The design: A plug which is designed to place several plugs next to each other in one bore and at the same time leaving some space in between and resulting in a solid basis for small devices in a wide bore. This design feature is shown in FIG. 4. The result of the space between the plugs is that the user has the possibility to choose an optimal position to insert the nail or screw. This position can be next to the wall of the bore but also in the centre of the bore. See FIG. 27, where the black dots indicate a variety of positions where the user can choose the device being inserted. When there would be no space left between the plugs, it would be difficult to sting the nail or screw just in the position where it is wanted, e.g. just in the centre of the bore. Comparison with existing plugs: Classical plugs do not have this feature, although simple rods being rectangular in cross section also fit nice next to each other what results in a stable plug combination. The difference between rectangular rods and the said design is that a plug with the said design leaves some space between the plugs in a way that optimal positions for insertion are created. Simple rods not being rectangular leave space between the plugs, but lack the feature of a stable plug combination.
The composition: An option is to fill a plug to clamp common nails, screws and dowels with glue. The added value of the plug is that it gives initial fixation, which is useful to earn time to let harden the glue. The glue can be a one-component or a more-component glue. In case of a more-component glue the components are separated in different compartments of the plug or in different plugs. The solid part of the plug provides initial clamping and provides also a reservoir to store the glue. For instance the cavities of the plugs in FIGS. 20, 21, 22 and 26 could be filled with glue. Comparison with existing plugs: Existing patents describing a situation in which glue is used, are EP 1 176 180 A1 ‘Viscous and amine-cured chemical anchoring adhesive’ (for a combination with aluminium see alinea 0036), CA 897 439 A ‘Resin anchored reinforced structures’ (for a combination with aluminium see page 8 line 7), GB2025557 ‘Adhesive anchoring of bolts, etc.’ and DE9319179, ‘Klebepatrone, insbesondere zum Einkleben von Ankerstangen’. The difference with the plug described in the underlying document is the combination:
1. that the new plug is intended primarily to fix common nails, screws and dowels instead of especially designed bolts, and
2. that the non-glue material of the plug being the container for the glue realizes an instant fixation of the inserted device, not being only a container for the glue.
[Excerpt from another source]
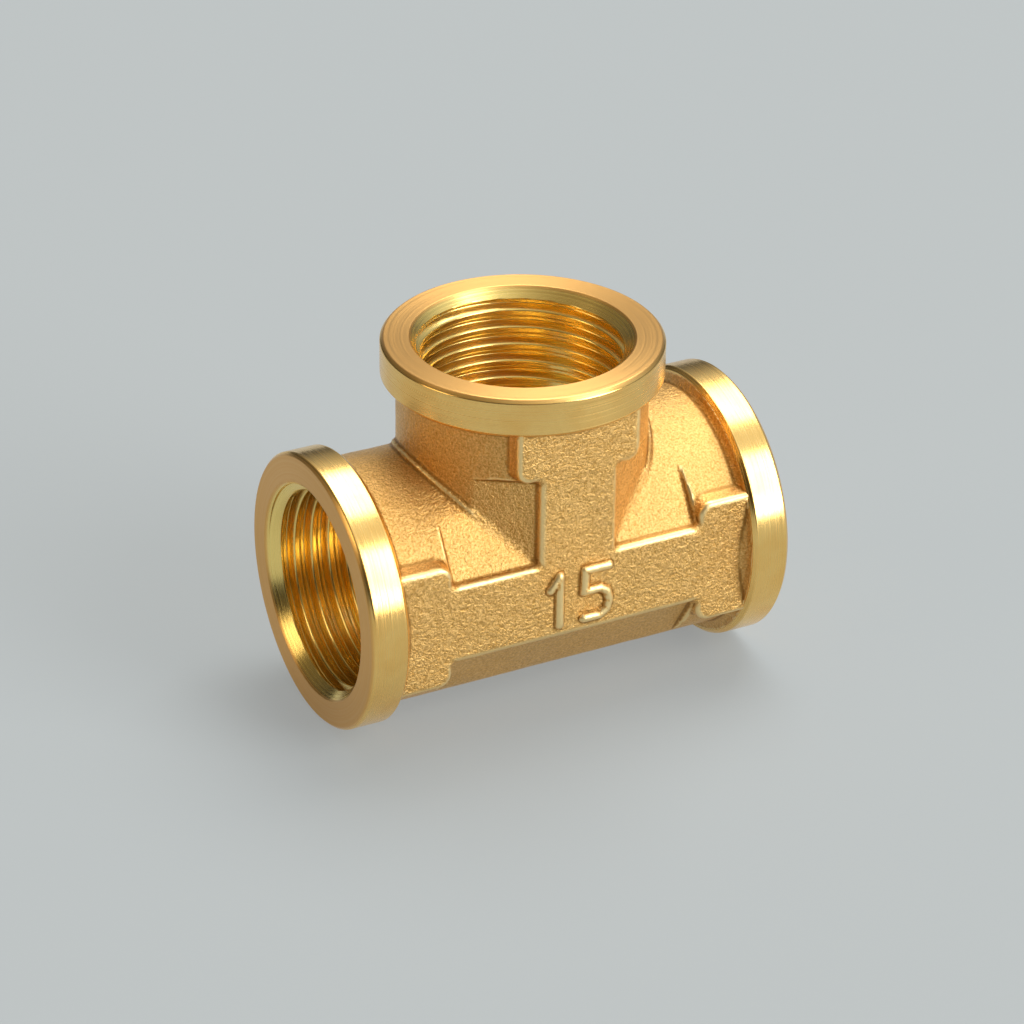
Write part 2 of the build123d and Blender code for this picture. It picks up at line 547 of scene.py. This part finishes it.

3. That the new plug is simple, being a plug consisting of one kind of material (or a composed material such as fibers and resin) plus the glue.
A combination: New is a combination of two plugs each filled with one component of a two-component glue. The two plugs each having one of the two adhesive components are used together in one bore. During insertion the containers for the adhesive, being the solid part of the plugs, break open releasing the adhesive, which will mix and cure thereafter. Obvious is to make the container so that it can be used for initial clamping.
The application: New is that the plug gives a strong fixation of common, smooth nails.
The application: New is that one plug size is sufficient to deal with a large variety of bore sizes. This is because of the capability to compress the plug and because several plugs can be placed next to each other (and behind each other) in one bore. So you only need one plug size for many situations.
The application: For the same reason (capability to compress the plug and because several plugs can be placed next to each other) the plug is developed to deal with a wide range of nail and screw diameters.
The application: The plug also is universal because it is applicable to different devices: nails, screws, to fix dowels in a bore that is too wide and it is applicable in other situations where some improvisation is needed.
The application: New in the do-it-yourself domain is that the plug can be so tiny that only a small bore is needed, the bore being only slightly wider than the diameter of the nail or screw. For many cases a stone drill diameter of 3 mm will be sufficient using the new plug. This 3 mm size is hardly used until now.
The Plug is Applicable to:
1. Nails, screws and comparable items which are intended to be fixed in a bore.
2. Bores in all kinds of material which can stand some pressure such as concrete, brick, soft kinds of stone, gypsum walls and wood.
3. Bores in all common sizes in the do-it-yourself domain.